The U.C.C. prohibits the introduction of most types of extrinsic evidence, known as parol evidence, to prove what the parties' intended when they negotiated a written contract. U.C.C. § 2-202. The only such proof permitted is course of dealings or usage of trade (U.C.C. § 1-205), course of performance of the parties (U.C.C. § 2-208) and evidence of additional consistent terms, except where the court has determined that the writing is the final statement of the terms of the agreement. U.C.C. § 2-202(b).

In contrast, the CISG permits various types of extrinsic evidence to explain the terms of an agreement. CISG Art. 8. It recognizes "all relevant circumstances of the case including the negotiations, any practices which the parties have established between themselves, usages and any subsequent conduct of the parties." CISG Art. 8(3). American parties to an international contract are able to avoid application of this provision by inserting a standard merger clause into the contract, thereby expressing an intent to consider the writing a final and complete expression of the agreement. Authorization for this is found in Article 6 which permits parties to "derogate from or vary the effect of any of its provisions."

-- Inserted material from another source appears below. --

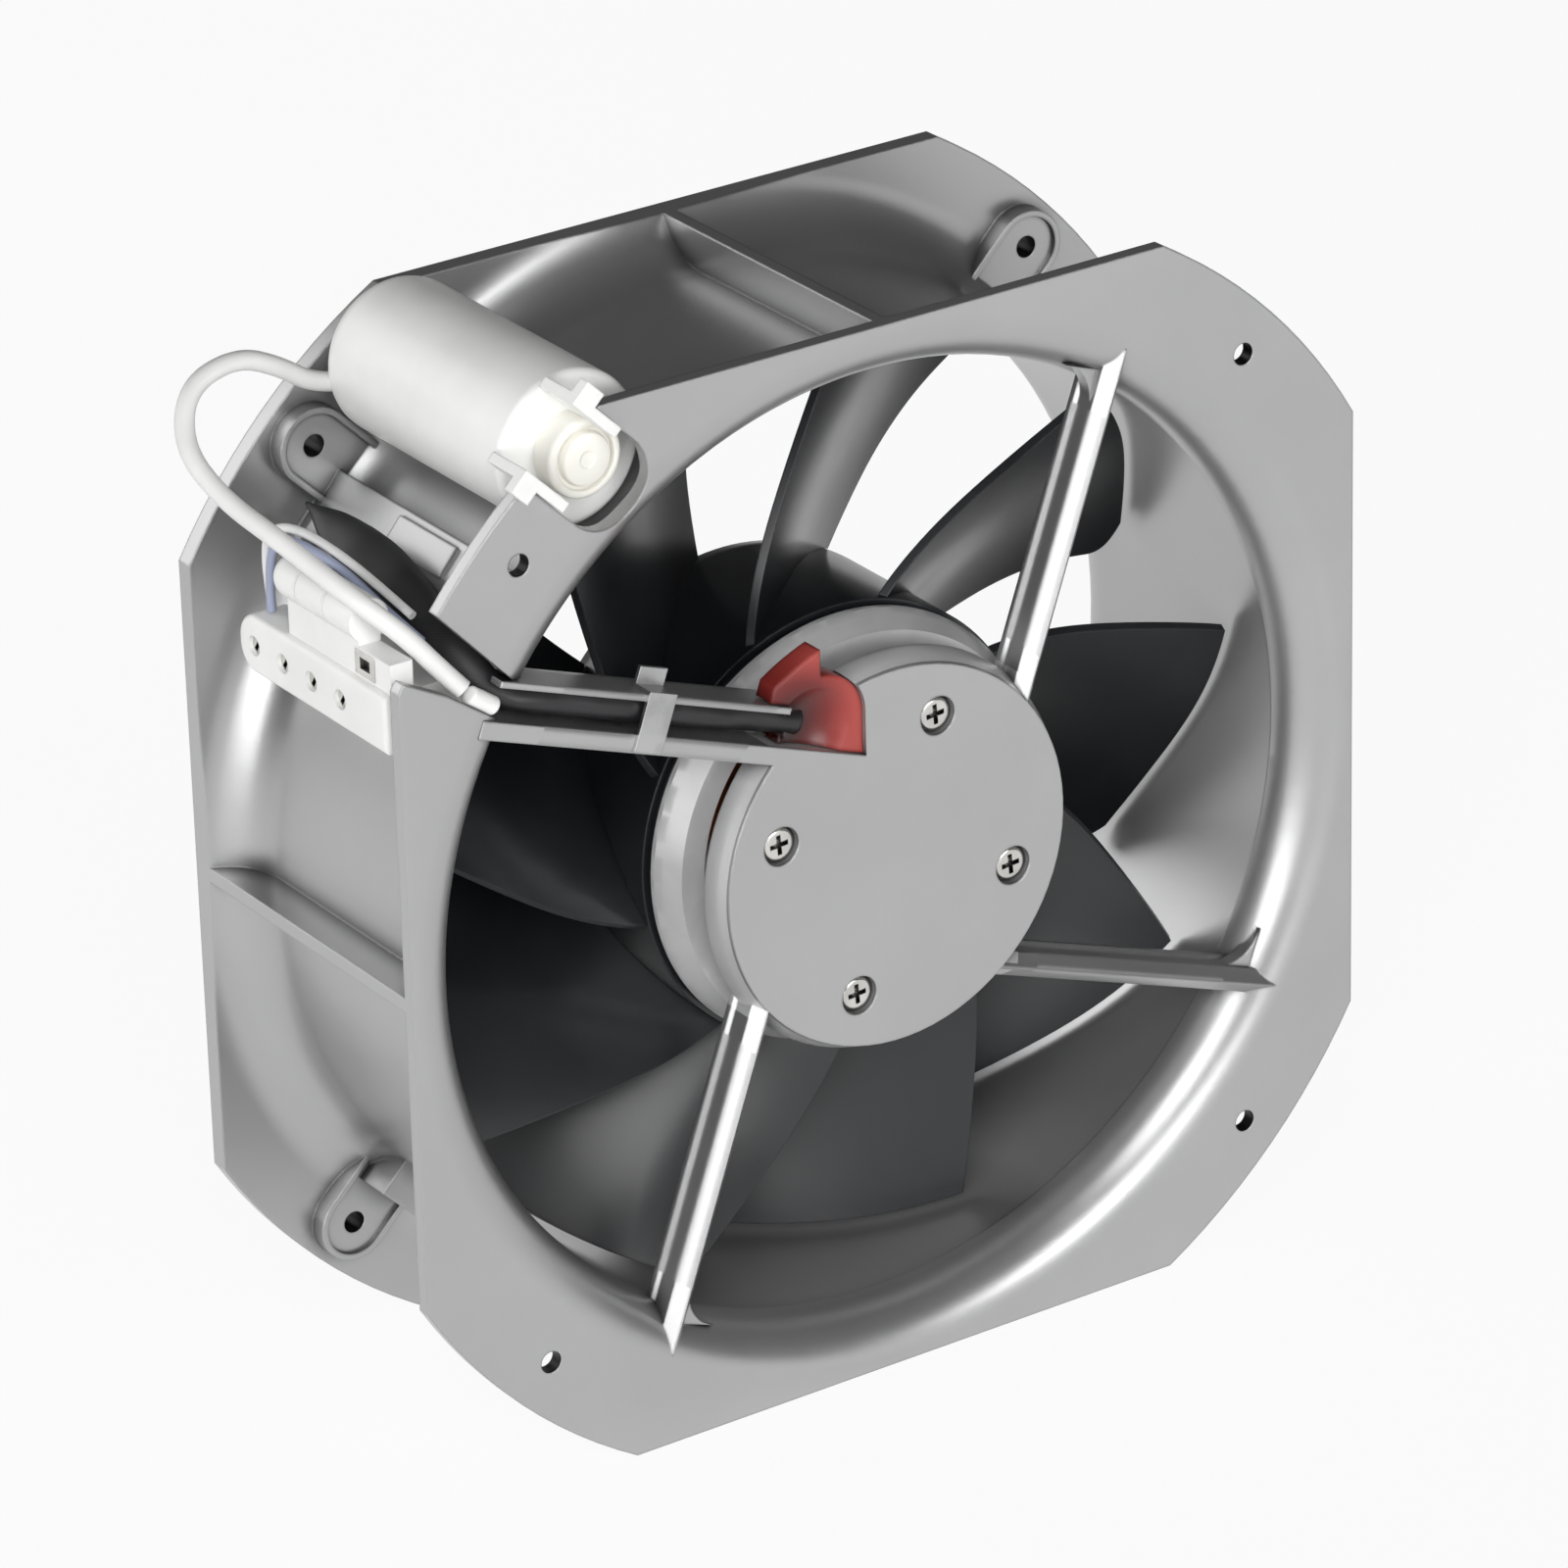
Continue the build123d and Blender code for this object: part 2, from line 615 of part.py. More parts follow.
def retaining_ring():
    ring = Circle(ring_r) - Circle(shaft_r - ring_groove) - Pos(ring_r / 2, 0) * Rectangle(ring_r, 3.0)
    return slab(ring, front_bearing_y - ring_t, front_bearing_y)


def shaft():
    body = tube(0, shaft_r, hub_t + shaft_gap, cup_rear)
    return body - tube(shaft_r - ring_groove, 2 * shaft_r, front_bearing_y - ring_t, front_bearing_y)


def capacitor_can():
    place = Pos(cap_x, cap_z)
    body = slab(place * Circle(cap_r), cap_front, cap_rear)
    body = fillet(body.edges().group_by(Axis.Y)[-1], cap_rear_round)
    body = fillet(body.edges().group_by(Axis.Y)[0], 1.5)
    body += slab(Pos(slot_x, slot_z) * Circle(cap_neck_r), front_flange_t, cap_front + 1)
    return body


def capacitor_plug():
    place = Pos(slot_x, slot_z)
    plug = slab(place * Circle(cap_plug_r), cap_plug_front, front_flange_t)
    plug = fillet(plug.edges().group_by(Axis.Y)[0], 1.2)
    rim = slab(place * (Circle(cap_plug_r - 1.6) - Circle(cap_button_r + 1.0)), cap_plug_front - 1, cap_plug_front + 0.9)
    plug -= rim
    plug += slab(place * Circle(cap_button_r), cap_plug_front - cap_button_h, cap_plug_front + 1)
    return plug


def capacitor_lugs():
    made = []
    for turn in (-1, 1):
        along = Pos(slot_x, slot_z) * Rot(0, 0, 135)
        grip = along * Pos(cap_plug_r + lug_len / 2 - 3, turn * (slot_r - lug_t / 2 - 0.1)) * Rectangle(lug_len, lug_t)
        hook = along * Pos(cap_plug_r + lug_len / 2 + 1, turn * (slot_r + 0.8)) * Rectangle(lug_w + 1, lug_t + 2)
        made.append(slab(grip, -lug_rise, cap_front) + slab(hook, -lug_rise, 0))
    return Compound(made)


def terminal_block():
    left = -block_out
    right = left + block_t
    middle = (left + right) / 2
    y_mid, y_len = (block_front + block_rear) / 2, block_rear - block_front
    z_mid, z_len = (block_low + block_high) / 2, block_high - block_low
    strip = Pos(middle, y_mid, z_mid) * Box(block_t, y_len, z_len)
    strip = fillet(strip.edges().filter_by(Axis.X).group_by(Axis.Y)[-1], z_len / 2 - 0.5)
    strip = fillet(strip.edges().group_by(Axis.X)[0], 1.2)
    row_len = row_rear - row_front
    row = Pos(middle, row_front + row_len / 2, row_z) * Rot(90, 0, 0) * Cylinder(row_r, row_len)
    row = fillet(row.edges().group_by(Axis.Y)[-1], row_r - 0.6)
    body = strip + row
    ring = Rot(90, 0, 0) * (Cylinder(row_r + 1, hump_groove) - Cylinder(row_r - hump_groove, hump_groove))
    for i in range(1, hump_count):
        body -= Pos(middle, row_front + i * row_len / hump_count, row_z) * ring
    neck_end = row_rear - row_r
    body += Pos(middle, (block_front + neck_end) / 2, (block_high + neck_high) / 2 - 0.5) * Box(
        neck_t, neck_end - block_front, neck_high - block_high + 1)
    body += Pos(middle, (row_front + neck_end) / 2, (neck_high + row_z) / 2 - 0.5) * Box(
        neck_t, neck_end - row_front, row_z - neck_high + 1)
    foot_len, foot_h_z = block_foot_rear - block_foot_front, block_foot_high - block_foot_low
    inner = math.sqrt(outer_r ** 2 - block_foot_high ** 2) - 8
    foot = Pos((right - inner) / 2 - 1, (block_foot_front + block_foot_rear) / 2,
               (block_foot_low + block_foot_high) / 2) * Box(-inner - right + 2, foot_len, foot_h_z)
    body += foot - tube(0, outer_r, 0, depth)
    for y in screw_places:
        body -= Pos(left, y, screw_z) * Rot(0, 90, 0) * Cylinder(term_bore_r, block_t)
    body -= Pos(left, window_y, window_z) * Box(block_t, window_rear - window_front, window_high - window_low)
    return body


def terminal_screws():
    made = []
    slot_len = 2 * term_bore_r - 0.8
    head_t = block_t / 2 - term_recess
    for y in screw_places:
        screw = Pos(term_recess + head_t / 2 - block_out, y, screw_z) * Rot(0, 90, 0) * Cylinder(term_bore_r, head_t)
        made.append(screw - Pos(term_recess - block_out, y, screw_z) * Rot(35, 0, 0) * Box(2, recess_w, slot_len))
    return Compound(made)


def terminal_clamp():
    wide, high = window_rear - window_front - 0.1, window_high - window_low - 0.1
    cage = Pos(block_t / 2 - clamp_t / 2 - block_out, window_y, window_z) * Box(clamp_t, wide, high)
    return cage - Pos(block_t / 2 - clamp_t - block_out, window_y, window_z) * Box(clamp_t, wide / 2, high / 2)


# The red grommet fills the notch, reaches past the hub's edge and lies over the end of the duct's upper wall
def cable_grommet(sleeve):
    edge_r = hub_r + grommet_rim
    lap_r = edge_r + grommet_lap
    low_side = duct_low + duct_low_t + grommet_gap
    ahead = Pos(duct_high_start - grommet_gap - side / 2, -low_side - side / 2) * Rectangle(side, side)
    above = Pos(duct_high_start - grommet_gap, -duct_high - grommet_gap - side / 2) * Rectangle(2 * grommet_lap, side)
    turn = Rot(0, 0, duct_angle)
    sketch = notch_outline(grommet_gap) & Circle(edge_r) & (turn * ahead)
    lobe = Circle(lap_r) & (turn * (ahead + above)) & Polygon(
        (notch_x - notch_round, notch_top - 2), (notch_x - notch_round, side), (-side, side), (-side, notch_top - side),
        (-hub_r / 2, hub_r / 2), align=None)
    body = slab(sketch + (lobe - Circle(hub_r - 2)), grommet_front, hub_t)
    along = duct_high_start - grommet_dish_r / 2
    dish_x, dish_z = beside(duct_angle, along, (duct_low + duct_low_t + duct_high) / 2)
    body -= Pos(dish_x, grommet_dish_y - grommet_dish_r, dish_z) * Sphere(grommet_dish_r)
    return body - sleeve


def cable_clip():
    top = duct_high + clip_t
    low = duct_low + 0.5
    strap = Pos(clip_at, -(low + top) / 2) * Rectangle(clip_w, top - low)
    side_leg = Pos(clip_at, -(duct_high + clip_t / 2)) * Rectangle(clip_w, clip_t)
    hook = Pos(clip_at, -(duct_high + clip_hook / 2)) * Rectangle(clip_w, clip_hook)
    turn = Rot(0, 0, duct_angle)
    return slab(turn * strap, -clip_t, 0) + slab(turn * side_leg, -clip_t, clip_leg) + slab(
        turn * hook, clip_leg - clip_t, clip_leg)


# Black boot that takes the lead into the capacitor's rear end
def capacitor_boot():
    body = slab(Pos(cap_x + boot_x, cap_z + boot_z) * Circle(boot_r), cap_rear, rear_face_in - boot_gap)
    return fillet(body.edges().group_by(Axis.Y)[-1], 1.2)


def tie_ferrule():
    body = Pos(*ferrule_at) * Rot(0, 90 + ferrule_turn, 0) * Cylinder(ferrule_r, ferrule_len)
    return fillet(body.edges(), 0.7)


cable_offset = (duct_low + duct_low_t + duct_high - duct_high_t) / 2
duct_run = []
for along in (duct_high_start - 2, duct_high_start + 53):
    x, z = beside(duct_angle, along, cable_offset)
    duct_run.append((x, cable_y, z))

parts = {
    "housing": housing(),
    "hub_screws": hub_screws(),
    "stator_flange": stator_flange(),
    "stator_core": stator_core(),
    "front_insulator": insulator(stator_front - insulator_t),
    "rear_insulator": insulator(stator_front + stator_len),
    "stator_winding": stator_winding(),
    "rotor_core": rotor_core(),
    "rotor_end_ring": rotor_end_ring(),
    "rotor_cup": rotor_cup(),
    "blade_ring": blade_ring(),
    "shaft": shaft(),
    "retaining_ring": retaining_ring(),
    "preload_spring": tube(shoulder_r + 0.3, bearing_r, rear_bearing_y - spring_t, rear_bearing_y),
    "capacitor_can": capacitor_can(),
    "capacitor_plug": capacitor_plug(),
    "capacitor_lugs": capacitor_lugs(),
    "capacitor_boot": capacitor_boot(),
    "terminal_block": terminal_block(),
    "terminal_screws": terminal_screws(),
    "terminal_clamp": terminal_clamp(),
    "cable_clip": cable_clip(),
    "capacitor_lead": cord("capacitor_lead", from_corner(lead_run), lead_r),
    "motor_cable": cord("motor_cable", duct_run + from_corner(sleeve_run), cable_r),
    "phase_wires": Compound([cord("phase_wires", from_corner(run), wire_r) for run in wire_runs]),
    "tie_ferrule": tie_ferrule(),
}
parts["cable_grommet"] = cable_grommet(parts["motor_cable"])

for place, y0 in (("front", front_bearing_y), ("rear", rear_bearing_y)):
    parts[place + "_bearing_inner"] = bearing_ring(shaft_r, inner_land_r, y0)
    parts[place + "_bearing_outer"] = bearing_ring(outer_land_r, bearing_r, y0)
    parts[place + "_bearing_balls"] = bearing_balls(y0)
    parts[place + "_bearing_cage"] = bearing_cage(y0)

blade = first_blade()
for i in range(blade_count):
    parts["blade_" + str(i + 1)] = turn_about_axis(blade, 360 / blade_count * i)

for name, shape in parts.items():
    export_step(shape, "parts/" + name + ".step")
print(len(parts), "nodes")
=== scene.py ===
import bmesh
import bpy
import math
import numpy as np
from mathutils import Matrix, Vector


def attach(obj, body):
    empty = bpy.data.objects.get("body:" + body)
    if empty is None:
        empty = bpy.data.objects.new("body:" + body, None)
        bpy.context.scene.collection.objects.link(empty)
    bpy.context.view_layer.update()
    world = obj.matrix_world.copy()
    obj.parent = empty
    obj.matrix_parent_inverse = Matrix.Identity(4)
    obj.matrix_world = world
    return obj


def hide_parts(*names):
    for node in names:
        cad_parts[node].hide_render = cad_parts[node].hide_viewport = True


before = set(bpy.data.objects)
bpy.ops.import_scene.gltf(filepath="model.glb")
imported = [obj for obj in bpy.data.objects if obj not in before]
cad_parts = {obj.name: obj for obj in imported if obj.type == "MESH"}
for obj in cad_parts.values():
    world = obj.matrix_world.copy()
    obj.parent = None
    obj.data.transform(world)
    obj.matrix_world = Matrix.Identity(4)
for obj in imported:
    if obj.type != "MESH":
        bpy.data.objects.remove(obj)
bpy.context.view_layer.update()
print("frame loaded:", len(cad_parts), "nodes")

fanView = {
    "position": (-0.861492, -1.248346, 0.725658),
    "right": (0.824522, -0.565295, -0.024583),
    "up": (0.258018, 0.336962, 0.905474),
    "lens": 196.628,
    "sensor": 36.0,
    "farEnd": 50.0,
}


# The photograph's camera: its right and up directions are given, and its back is their cross product
def makeCamera():
    data = bpy.data.cameras.new("fanCamera")
    data.lens = fanView["lens"]
    data.sensor_width = fanView["sensor"]
    data.clip_end = fanView["farEnd"]
    camera = bpy.data.objects.new("fanCamera", data)
    bpy.context.scene.collection.objects.link(camera)
    right = Vector(fanView["right"]).normalized()
    back = right.cross(Vector(fanView["up"])).normalized()
    up = back.cross(right)
    turn = Matrix((right, up, back)).transposed()
    camera.matrix_world = Matrix.Translation(fanView["position"]) @ turn.to_4x4()
    bpy.context.scene.camera = camera


makeCamera()
print("camera set")


# Small helpers for node materials
def startMaterial(name):
    material = bpy.data.materials.new(name)
    material.use_nodes = True
    return material, material.node_tree.nodes["Principled BSDF"]


def addNode(material, kind, settings=None, **values):
    node = material.node_tree.nodes.new(kind)
    for key, value in (settings or {}).items():
        setattr(node, key, value)
    for key, value in values.items():
        node.inputs[key.replace("_", " ")].default_value = value
    return node


def join(material, outSocket, inSocket):
    material.node_tree.links.new(outSocket, inSocket)


def objectPoints(material):
    return addNode(material, "ShaderNodeTexCoord").outputs["Object"]


# Joins a socket to another node's output, or gives it a fixed value
def feed(material, socket, value):
    if isinstance(value, bpy.types.NodeSocket):
        join(material, value, socket)
    else:
        socket.default_value = value


# One operation on a value, with numbers or sockets as its further values
def valueStep(material, operation, value, *others):
    node = addNode(material, "ShaderNodeMath", {"operation": operation})
    join(material, value, node.inputs[0])
    for place, other in enumerate(others, 1):
        feed(material, node.inputs[place], other)
    return node.outputs[0]


# One operation on a point, with an optional fixed second point
def pointStep(material, operation, point, other=None, output="Vector"):
    node = addNode(material, "ShaderNodeVectorMath", {"operation": operation})
    join(material, point, node.inputs[0])
    if other:
        node.inputs[1].default_value = other
    return node.outputs[output]


# How far a point lies from the fan axis: the length of (x, 0, z)
def axisDistance(material, point):
    return pointStep(material, "LENGTH", pointStep(material, "MULTIPLY", point, (1, 0, 1)), output="Value")


# A colour made darker or lighter by a factor that changes over the surface
def scaled(material, colour, factor):
    node = addNode(material, "ShaderNodeVectorMath", {"operation": "SCALE"})
    join(material, colour, node.inputs[0])
    join(material, factor, node.inputs["Scale"])
    return node.outputs["Vector"]


# Runs from low to high while the source runs from one end of the span to the other
def ranged(material, source, low, high, span=(0.0, 1.0)):
    node = addNode(material, "ShaderNodeMapRange", From_Min=span[0], From_Max=span[1], To_Min=low, To_Max=high)
    join(material, source, node.inputs["Value"])
    return node.outputs["Result"]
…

Commercial Impracticability

The U.C.C. excuses a seller from delay in delivery or non-delivery where performance was made impracticable by an occurrence, the non-occurrence of which was assumed by the parties upon entering into the contract. U.C.C. § 2-615. This section requires the seller to notify the buyer of the delay or non-delivery.

The CISG delineates its commercial impracticability rules in Article 79. Article 79 is at once similar to and distinct from U.C.C. § 2-615. Article 79 excuses a party from performance where nonperformance was a result of "an impediment beyond his control," so long as the impediment was neither foreseeable at the time of contract formation nor avoidable thereafter. Like U.C.C. § 2-615, Article 79 requires the non-performer to notify the other party of its reason for excuse and the consequences on the non-performer's ability to perform. Article 79 takes a broader approach to commercial impracticability in that it permits both buyers and sellers to invoke an excuse for non-performance, while U.C.C. § 2-615 applies only to sellers. Likewise, the CISG excuses a non-performer from "any of his obligations" while the U.C.C. excuses only a seller's delay in delivery or non-delivery. A more narrow approach is taken by the CISG where the cause for non-performance is a seller's supplier. Article 79(3) excuses a seller only where the seller's source itself has a valid basis of excuse, while under the U.C.C. a seller whose source fails to perform is excused, so long as both parties to the contract assumed that the particular source to be seller's exclusive source.


While the CISG is a little known convention to many involved in international business transactions, it nevertheless operates by default and governs all international contracts between parties of different Contracting States, unless the parties have specifically agreed that the CISG does not apply to their contract. US merchants should be aware of the CISG and its applications to contracts because its provisions differ from the standard U.C.C. rules, resulting in different rights and obligations for the contracting parties.